Am I the Only one with a problem on our Politicians putting a “Happy Face’ on every problem, without facing the reality.
No Mr Blobby. Our politicians are not facing the real issues. They aren’t giving us real, high value jobs. High property means high rates. When money is put in a bank, the majority gets lent to the government or on property. And again high property prices mean high rates. So the majority of bank loans help the government. Very hard to get a loan to start up a factory.
So these people can talk about how committed they are about the economy, but they aren’t dealing with the real issues. Its only a decision of do you want Cunliffe’s guilty till proven innocent just because you are a man, or do you want National’s not deal with the issues party. Which one do you want in power. Yeah their are other minority parties, but that’s just it, they are the minority vote.
So no one understands this better then me. I’m really ticked off with David Cunliffe, if it wasn’t for him, I’d have written a letter saying I’ll only vote for the party which is going to create the right environment for new high value good’s industries, and world class jobs. But because of David Cunliffe, that didn’t happen.
National have been talking up their smoke and mirrors economy for some years. The truth is if it wasn’t for the excess immigration (their key policy, excuse the pun) they would be exposed as the same old worthless socialist crap we’ve had governing the country for decades.
That’s just it, we are a low wage economy, and we need low wage earners to make us go. And that’s their solution. They aren’t talking about the high value industries, and how to do that. They just want simple, cheap easy solutions. And people wonder why their earnings are not that great no matter what happens. Because their promises are completely empty.
NZ is being set up for a fall that makes Humpty Dumpty look lucky by comparison.
What has made our housing boom longer and will make matters worse when it crashes is that property investors are given the advantage of having an income, claiming depreciation and also claiming the operating loss as a tax deduction which puts them at a huge advantage to first home buyers.
It is a frenzy that will inevitably cause a crash, a loss of competiteveness for NZ as combined with all the government regulation means we have become too costly a place to do business and will also kill the economy as people have less and less to spend on other things.

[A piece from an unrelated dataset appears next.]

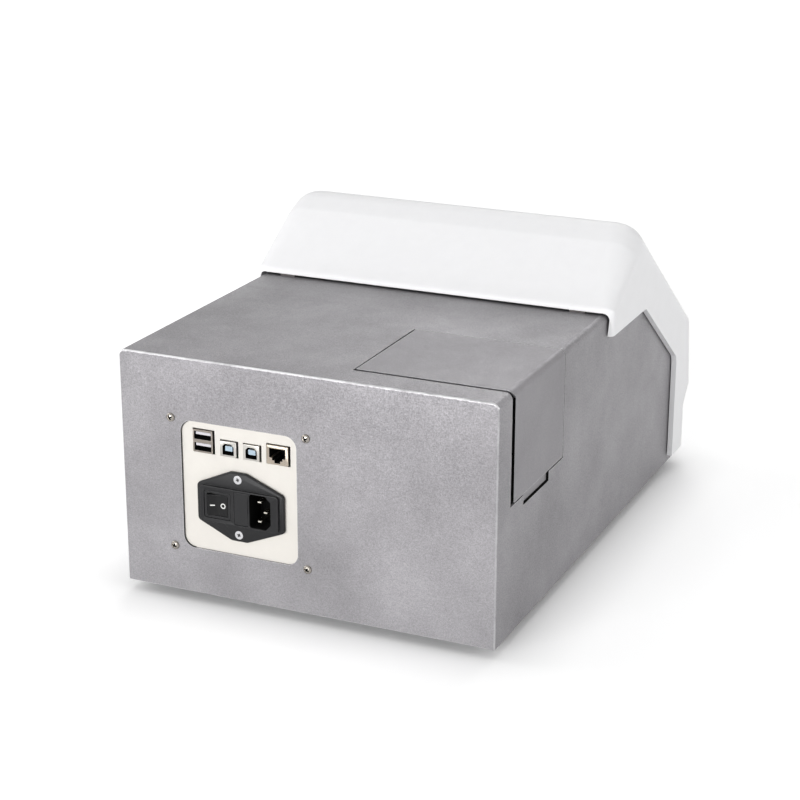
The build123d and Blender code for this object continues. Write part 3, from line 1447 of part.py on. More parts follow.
# Plate spring: a leaf in the gap of the nest's rim that holds the microplate against the far wall
with BuildPart() as plate_spring:
    with Locations(spot(nest_x + 0.3, (nest_rear + nest_front) / 2, ledge_z + sill_h)):
        Box(0.6, 33.6, rim_h - 2 * sill_h, align=(Align.MIN, Align.CENTER, Align.MIN))
plate_spring.part.label = "plate_spring"
export_step(plate_spring.part, "parts/plate_spring.step")

# Drawer front: closes the slot in the front cover
with BuildPart() as drawer_front:
    with BuildSketch(at_depth(carrier_front)):
        with Locations((0, (slot_z0 + slot_z1) / 2)):
            RectangleRounded(2 * (slot_x - drawer_gap), slot_z1 - slot_z0 - 2 * drawer_gap, 1.5)
    extrude(amount=cover_wall)
drawer_front.part.label = "drawer_front"
export_step(drawer_front.part, "parts/drawer_front.step")

# Belt clamp on the carrier's side, gripping the belt's upper run
belt_r = pulley_r + belt_gap
run_z = axle_z + belt_r
clamp_z = carrier_z
clamp_x1 = belt_x + belt_w / 2 + belt_gap
with BuildPart() as belt_clamp:
    with Locations(spot(carrier_w / 2, clamp_depth, clamp_z)):
        Box(
            2.5,
            clamp_len,
            run_z + belt_t + 3 - clamp_z,
            align=(Align.MIN, Align.CENTER, Align.MIN),
        )
    for z in (run_z - belt_gap - 2.5, run_z + belt_t + belt_gap):
        with Locations(spot(carrier_w / 2, clamp_depth, z)):
            Box(
                clamp_x1 - carrier_w / 2,
                clamp_len,
                2.5,
                align=(Align.MIN, Align.CENTER, Align.MIN),
            )
belt_clamp.part.label = "belt_clamp"
export_step(belt_clamp.part, "parts/belt_clamp.step")

# Motor bracket: an upright plate at the motor's face, on a foot
motor_face_x = axle_x + bracket_t
with BuildPart() as motor_bracket:
    with BuildSketch(Plane.YZ.offset(axle_x)):
        with Locations((rear_y - drive_depth, (deck_z + axle_z + motor_size / 2) / 2)):
            Rectangle(motor_size, axle_z + motor_size / 2 - deck_z)
        with Locations((rear_y - drive_depth, axle_z)):
            Circle(11.2, mode=Mode.SUBTRACT)
    extrude(amount=bracket_t)
    with Locations(spot(axle_x, drive_depth, deck_z)):
        Box(9, motor_size, 2.5, align=(Align.MAX, Align.CENTER, Align.MIN))
motor_bracket.part.label = "motor_bracket"
export_step(motor_bracket.part, "parts/motor_bracket.step")

# Drive motor
with BuildPart() as drive_motor:
    with BuildSketch(Plane.YZ.offset(motor_face_x)):
        with Locations((rear_y - drive_depth, axle_z)):
            motor_sketch()
    extrude(amount=motor_len)
    with BuildSketch(Plane.YZ.offset(motor_face_x)):
        with Locations((rear_y - drive_depth, axle_z)):
            Circle(11)
    extrude(amount=-motor_boss)
    with BuildSketch(Plane.YZ.offset(motor_face_x - motor_boss)):
        with Locations((rear_y - drive_depth, axle_z)):
            Circle(shaft_r + bush_run)
    extrude(amount=motor_boss + shaft_in, mode=Mode.SUBTRACT)
drive_motor.part.label = "drive_motor"
export_step(drive_motor.part, "parts/drive_motor.step")

# A flanged pulley, as its steps along X: start, radius, width
pulley_steps = [
    (belt_x - pulley_w / 2, flange_r, pulley_flange_t),
    (belt_x - pulley_w / 2, pulley_r, pulley_w),
    (belt_x + pulley_w / 2 - pulley_flange_t, flange_r, pulley_flange_t),
]

# Drive pulley with the motor's shaft
with BuildPart() as drive_pulley:
    for start_x, radius, width in pulley_steps:
        with BuildSketch(Plane.YZ.offset(start_x)):
            with Locations((rear_y - drive_depth, axle_z)):
                Circle(radius)
        extrude(amount=width)
    with BuildSketch(Plane.YZ.offset(belt_x)):
        with Locations((rear_y - drive_depth, axle_z)):
            Circle(shaft_r)
    extrude(amount=motor_face_x + shaft_in - 1 - belt_x)
drive_pulley.part.label = "drive_pulley"
export_step(drive_pulley.part, "parts/drive_pulley.step")

# Idler pulley, running on the axle of the rod block
with BuildPart() as idler_pulley:
    for start_x, radius, width in pulley_steps:
        with BuildSketch(Plane.YZ.offset(start_x)):
            with Locations((rear_y - idler_depth, axle_z)):
                Circle(radius)
        extrude(amount=width)
    with BuildSketch(Plane.YZ.offset(belt_x - pulley_w)):
        with Locations((rear_y - idler_depth, axle_z)):
            Circle(shaft_r + bush_run)
    extrude(amount=2 * pulley_w, mode=Mode.SUBTRACT)
idler_pulley.part.label = "idler_pulley"
export_step(idler_pulley.part, "parts/idler_pulley.step")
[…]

Chinese money is coming in by the truck load and what this does is inflame the market because by overpaying for a handful of houses in an area they immeditely raise exectations of what everyone else should pay.
The correction will be deep, painful and sobering. The chicoms will buy up NZ for cents on the dollar
EAD, about the depreciation, that used to be true, until one day, one of my accounts clients mother’s had a question. Every year, their tax rebate got higher, until that particular year. Their was no longer a rebate. So I asked further and found they were talking about property, and they were referring to depreciation which went up every year. If property goes up by say 10%, and depreciation is a percentage of the value of your property, the depreciation amount goes up. I noticed this change in 2003. It used to be that you depreciate an asset. But in 2003, they would allow assets to be revalued on their market value, and then depreciated as a percentage of that market value.

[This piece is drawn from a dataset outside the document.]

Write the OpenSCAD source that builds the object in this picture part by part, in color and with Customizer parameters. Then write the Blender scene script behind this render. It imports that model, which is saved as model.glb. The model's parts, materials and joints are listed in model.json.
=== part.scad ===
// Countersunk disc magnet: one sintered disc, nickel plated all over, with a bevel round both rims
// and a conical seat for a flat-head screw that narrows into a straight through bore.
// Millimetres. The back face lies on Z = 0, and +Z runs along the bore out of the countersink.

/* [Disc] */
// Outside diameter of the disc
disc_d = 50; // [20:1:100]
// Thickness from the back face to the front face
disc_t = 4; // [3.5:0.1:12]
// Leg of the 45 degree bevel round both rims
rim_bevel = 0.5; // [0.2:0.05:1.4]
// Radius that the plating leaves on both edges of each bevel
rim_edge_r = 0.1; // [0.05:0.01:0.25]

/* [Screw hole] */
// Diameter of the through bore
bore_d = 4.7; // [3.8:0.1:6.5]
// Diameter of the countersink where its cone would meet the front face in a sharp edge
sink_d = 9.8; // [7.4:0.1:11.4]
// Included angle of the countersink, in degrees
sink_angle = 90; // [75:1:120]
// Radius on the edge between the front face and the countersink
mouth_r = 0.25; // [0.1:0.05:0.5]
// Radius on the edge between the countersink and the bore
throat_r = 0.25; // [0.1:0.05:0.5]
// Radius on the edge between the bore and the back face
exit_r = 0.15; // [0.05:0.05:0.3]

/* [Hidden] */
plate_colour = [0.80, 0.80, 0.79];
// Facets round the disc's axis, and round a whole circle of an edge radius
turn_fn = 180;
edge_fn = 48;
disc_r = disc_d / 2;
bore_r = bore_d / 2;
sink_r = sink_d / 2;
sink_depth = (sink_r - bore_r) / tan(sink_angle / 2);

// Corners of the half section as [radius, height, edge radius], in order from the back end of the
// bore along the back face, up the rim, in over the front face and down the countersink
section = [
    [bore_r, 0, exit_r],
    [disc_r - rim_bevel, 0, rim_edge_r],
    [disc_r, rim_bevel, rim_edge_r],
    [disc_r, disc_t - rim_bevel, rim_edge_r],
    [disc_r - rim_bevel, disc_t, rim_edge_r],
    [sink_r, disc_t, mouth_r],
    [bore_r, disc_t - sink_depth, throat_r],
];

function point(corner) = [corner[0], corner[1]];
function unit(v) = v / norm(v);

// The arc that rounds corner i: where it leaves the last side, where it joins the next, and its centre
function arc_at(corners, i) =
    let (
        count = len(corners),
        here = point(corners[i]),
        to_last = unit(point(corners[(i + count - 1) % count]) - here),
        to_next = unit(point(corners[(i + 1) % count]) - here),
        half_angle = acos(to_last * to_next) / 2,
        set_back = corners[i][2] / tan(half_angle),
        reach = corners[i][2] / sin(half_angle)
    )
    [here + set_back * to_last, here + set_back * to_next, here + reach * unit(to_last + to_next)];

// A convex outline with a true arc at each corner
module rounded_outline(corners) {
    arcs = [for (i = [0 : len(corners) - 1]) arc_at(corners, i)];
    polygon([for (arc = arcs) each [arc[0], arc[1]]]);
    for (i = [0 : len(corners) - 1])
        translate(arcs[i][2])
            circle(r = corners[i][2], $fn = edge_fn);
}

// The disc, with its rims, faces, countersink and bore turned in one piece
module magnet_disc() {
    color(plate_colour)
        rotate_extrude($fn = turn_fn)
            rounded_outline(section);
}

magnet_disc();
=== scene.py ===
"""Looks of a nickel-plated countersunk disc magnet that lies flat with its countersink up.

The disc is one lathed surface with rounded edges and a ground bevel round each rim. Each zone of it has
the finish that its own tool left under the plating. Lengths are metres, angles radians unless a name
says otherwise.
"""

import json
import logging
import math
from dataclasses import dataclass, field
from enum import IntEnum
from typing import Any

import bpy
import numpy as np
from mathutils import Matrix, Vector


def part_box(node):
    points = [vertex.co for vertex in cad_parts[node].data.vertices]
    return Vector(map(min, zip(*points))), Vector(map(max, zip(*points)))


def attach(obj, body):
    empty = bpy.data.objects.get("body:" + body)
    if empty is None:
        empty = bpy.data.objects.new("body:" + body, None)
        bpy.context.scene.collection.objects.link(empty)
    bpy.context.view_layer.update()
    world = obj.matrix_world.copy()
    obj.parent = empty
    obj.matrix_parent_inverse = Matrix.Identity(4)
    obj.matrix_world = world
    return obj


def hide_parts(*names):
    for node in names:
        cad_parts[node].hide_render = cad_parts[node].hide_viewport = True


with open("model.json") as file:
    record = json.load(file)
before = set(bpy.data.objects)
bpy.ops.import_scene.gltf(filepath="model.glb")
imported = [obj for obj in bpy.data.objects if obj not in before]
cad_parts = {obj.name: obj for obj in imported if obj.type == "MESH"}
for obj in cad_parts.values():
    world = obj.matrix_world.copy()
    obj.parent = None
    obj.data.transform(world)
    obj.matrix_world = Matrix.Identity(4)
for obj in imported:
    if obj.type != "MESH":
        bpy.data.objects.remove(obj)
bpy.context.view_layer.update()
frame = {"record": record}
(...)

But then they eliminated that loophole. So landlords not getting the depreciation allowance forced them to raise the rent or sell. And that’s when the place I was renting got sold, with an immeiate rent hike. So they’ve said your maintenance costs are tax deductible, but no longer do you get a straight two percent on the value of your property. But that’s just one thing I don’t quite agree with you on. The rest sounds great.
To clarify re depreciation: up until 2011 landlords were required to depreciate buildings at 4% DV, and to declare this as depreciation recovered upon sale (provided the sale price exceeded the purchase price). For example, I’ve just sold a rental property and will need to declare approx. $20k of depreciation recovered as income, ie pay $6600 tax out of the proceeds. But this is simply a timing difference as it was previously deducted. My only gain was the use of this $6.6k over time.
BTW, depreciation was based on the original cost, not on revaluations, so it reduced each year. I suspect the government changed this rule on the assumption that some, if not many, landlords were failing to declare depreciation recovered, and IRD were not proactively chasing it. I’m pleased that the rule was changed as it’s one less item to keep track of and didn’t add significant value.
Chattels, eg heatpumps or stoves, are still depreciable as they do in reality reduce in value over time. In short, a rental property is no more or less a business than anything else, be it retail or manufacturing or services, so it’s perfectly reasonable to treat it in the same way. Capital gains on residential property are relatively visible, less so on commercial property and other businesses, but there’s no difference in principle.
But back to RB’s original point: the rise in Auckland residential values is indeed a response to market forces driven by government and council policies, and is not the result of some dark conspiracy by landlords. When you buy and sell in the same market, as I have just done, it’s only the relative prices that matter, which is exactly the same for an owner-occupier.
jonno1, if this is of any help. Yes I know some things wear out, a building and a house do not last forever without at least something spent on maintenance. However land doesn’t deteriorate. Because it doesn’t deteriorate, then with inflation land has to go up in value. Anyhow I didn’t know what the depreciation rate was for property as it was a few years back, and none of my clients deal in property.
But I do remember in 2002 studying financial reporting standard 3, which said that some things do go up in value like land, and you can revalue upwards if it really has gone up in value before you depreciate, the wear and tear. Of course FRS 3 no longer exists as we have International financial reporting standards as of 2007.
So, what I’m saying is the house doesn’t necessarily get revalued upwards, but the land does, but if you do want to revalue it upwards you have to pay a fee for someone to independently revalue it. So revaluing upwards is only if you want to, and its worth it. Oh yes FRS or IFRS only apply to company’s with shareholders. And shareholders want to know that their investments have gone up.
Fair enough, commercial property is treated somewhat differently and is revalued from time to time to better reflect the owner’s equity, although the market value is ultimately a multiple of yield.
Getting back to residential, what is interesting is that CVs comprise assessed market value and assessed land value, with the value of improvements simply being the arithmetic difference. This means that improvements (eg the house) are often ridiculously undervalued, whereas in reality it’s the land that is overvalued. This in turn is a direct consequence of urban limits (among other factors including immigration, although I suspect the latter tends to be overstated).